■ Work instructions:
Copy the data exactly from the line that contains "busbar = punched_busbar()" through the line that contains "if empty is", keeping both end lines and leaving out everything else.

■ Dataset extract:
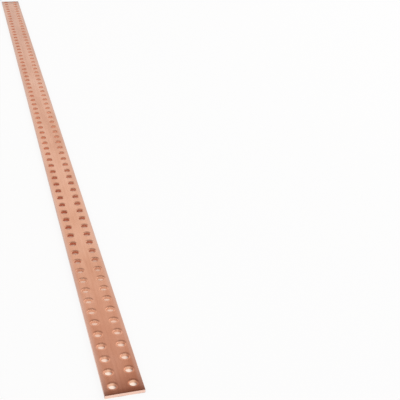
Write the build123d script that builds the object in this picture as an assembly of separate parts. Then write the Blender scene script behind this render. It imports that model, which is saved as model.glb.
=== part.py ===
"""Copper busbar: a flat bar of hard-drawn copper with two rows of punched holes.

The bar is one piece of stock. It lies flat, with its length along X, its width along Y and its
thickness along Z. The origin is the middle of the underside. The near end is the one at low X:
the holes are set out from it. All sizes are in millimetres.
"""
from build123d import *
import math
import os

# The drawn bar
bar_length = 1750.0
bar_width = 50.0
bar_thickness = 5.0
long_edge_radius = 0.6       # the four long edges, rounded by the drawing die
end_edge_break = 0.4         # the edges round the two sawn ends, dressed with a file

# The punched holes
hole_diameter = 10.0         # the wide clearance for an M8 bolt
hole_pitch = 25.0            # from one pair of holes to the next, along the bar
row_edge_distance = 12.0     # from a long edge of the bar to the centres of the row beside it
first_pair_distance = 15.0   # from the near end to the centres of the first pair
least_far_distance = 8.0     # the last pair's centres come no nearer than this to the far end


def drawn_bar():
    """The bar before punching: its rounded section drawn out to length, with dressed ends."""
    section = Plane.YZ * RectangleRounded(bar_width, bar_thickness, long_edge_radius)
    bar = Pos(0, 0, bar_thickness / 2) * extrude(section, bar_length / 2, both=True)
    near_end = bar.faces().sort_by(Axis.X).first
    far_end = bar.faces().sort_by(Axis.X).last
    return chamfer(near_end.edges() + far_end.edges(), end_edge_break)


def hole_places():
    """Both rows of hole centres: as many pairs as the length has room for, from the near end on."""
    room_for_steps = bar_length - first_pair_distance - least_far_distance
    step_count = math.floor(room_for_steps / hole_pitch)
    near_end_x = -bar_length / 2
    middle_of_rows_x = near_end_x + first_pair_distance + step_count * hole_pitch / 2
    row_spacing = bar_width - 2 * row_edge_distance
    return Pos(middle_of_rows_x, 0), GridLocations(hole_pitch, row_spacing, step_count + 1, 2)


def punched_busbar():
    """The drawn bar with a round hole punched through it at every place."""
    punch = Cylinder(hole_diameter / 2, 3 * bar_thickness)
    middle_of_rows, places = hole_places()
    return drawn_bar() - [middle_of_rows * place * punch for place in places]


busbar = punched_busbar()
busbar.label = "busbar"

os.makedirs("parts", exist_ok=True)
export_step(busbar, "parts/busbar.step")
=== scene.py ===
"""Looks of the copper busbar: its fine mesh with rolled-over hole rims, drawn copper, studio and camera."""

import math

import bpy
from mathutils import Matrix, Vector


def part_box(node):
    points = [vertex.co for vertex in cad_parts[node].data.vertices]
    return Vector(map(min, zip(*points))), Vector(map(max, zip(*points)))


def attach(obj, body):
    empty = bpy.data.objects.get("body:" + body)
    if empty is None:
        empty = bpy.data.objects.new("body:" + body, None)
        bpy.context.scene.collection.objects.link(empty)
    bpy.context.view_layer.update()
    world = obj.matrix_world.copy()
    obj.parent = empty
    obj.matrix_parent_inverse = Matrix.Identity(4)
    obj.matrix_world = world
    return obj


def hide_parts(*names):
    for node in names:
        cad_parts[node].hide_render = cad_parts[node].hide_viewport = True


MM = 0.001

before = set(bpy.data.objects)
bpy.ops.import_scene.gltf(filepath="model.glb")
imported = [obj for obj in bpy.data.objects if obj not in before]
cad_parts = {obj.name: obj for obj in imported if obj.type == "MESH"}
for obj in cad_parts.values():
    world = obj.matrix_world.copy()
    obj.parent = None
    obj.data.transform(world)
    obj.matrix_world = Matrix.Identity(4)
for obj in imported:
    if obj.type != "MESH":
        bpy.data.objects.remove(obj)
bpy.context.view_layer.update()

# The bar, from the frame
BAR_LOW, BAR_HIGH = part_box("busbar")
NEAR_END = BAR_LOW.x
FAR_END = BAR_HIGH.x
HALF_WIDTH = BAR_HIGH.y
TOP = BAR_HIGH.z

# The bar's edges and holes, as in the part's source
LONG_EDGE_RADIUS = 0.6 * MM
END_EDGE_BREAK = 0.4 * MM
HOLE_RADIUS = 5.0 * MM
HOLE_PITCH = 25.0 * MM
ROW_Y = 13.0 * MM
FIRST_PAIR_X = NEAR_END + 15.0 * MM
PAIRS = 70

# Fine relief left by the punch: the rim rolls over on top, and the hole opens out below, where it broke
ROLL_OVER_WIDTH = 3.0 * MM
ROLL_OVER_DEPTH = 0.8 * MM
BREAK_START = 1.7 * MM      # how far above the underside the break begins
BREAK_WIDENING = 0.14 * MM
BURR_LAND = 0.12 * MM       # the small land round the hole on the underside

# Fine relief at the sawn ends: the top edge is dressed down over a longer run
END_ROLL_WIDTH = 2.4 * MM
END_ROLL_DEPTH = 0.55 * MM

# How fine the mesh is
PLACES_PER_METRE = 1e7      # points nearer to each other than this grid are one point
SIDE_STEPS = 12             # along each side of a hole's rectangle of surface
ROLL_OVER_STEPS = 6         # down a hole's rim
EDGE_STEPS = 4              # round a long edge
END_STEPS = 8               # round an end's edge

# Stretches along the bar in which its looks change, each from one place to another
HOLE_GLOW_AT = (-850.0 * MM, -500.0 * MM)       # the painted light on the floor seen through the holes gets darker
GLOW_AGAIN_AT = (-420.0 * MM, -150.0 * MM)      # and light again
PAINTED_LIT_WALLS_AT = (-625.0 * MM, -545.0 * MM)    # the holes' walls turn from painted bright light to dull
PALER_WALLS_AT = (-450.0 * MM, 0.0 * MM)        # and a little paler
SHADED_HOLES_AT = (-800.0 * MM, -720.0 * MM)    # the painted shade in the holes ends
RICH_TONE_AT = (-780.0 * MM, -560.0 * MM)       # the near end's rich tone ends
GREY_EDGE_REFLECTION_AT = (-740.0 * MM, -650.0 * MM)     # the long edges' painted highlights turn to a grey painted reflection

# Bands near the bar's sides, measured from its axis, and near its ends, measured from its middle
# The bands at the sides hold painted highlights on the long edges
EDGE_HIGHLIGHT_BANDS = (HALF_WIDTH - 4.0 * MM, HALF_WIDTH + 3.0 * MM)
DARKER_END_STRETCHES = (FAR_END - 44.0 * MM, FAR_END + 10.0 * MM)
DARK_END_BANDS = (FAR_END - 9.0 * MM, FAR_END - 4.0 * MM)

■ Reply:
busbar = punched_busbar()
busbar.label = "busbar"

os.makedirs("parts", exist_ok=True)
export_step(busbar, "parts/busbar.step")
=== scene.py ===
"""Looks of the copper busbar: its fine mesh with rolled-over hole rims, drawn copper, studio and camera."""

import math

import bpy
from mathutils import Matrix, Vector


def part_box(node):
    points = [vertex.co for vertex in cad_parts[node].data.vertices]
    return Vector(map(min, zip(*points))), Vector(map(max, zip(*points)))


def attach(obj, body):
    empty = bpy.data.objects.get("body:" + body)
    if empty is None:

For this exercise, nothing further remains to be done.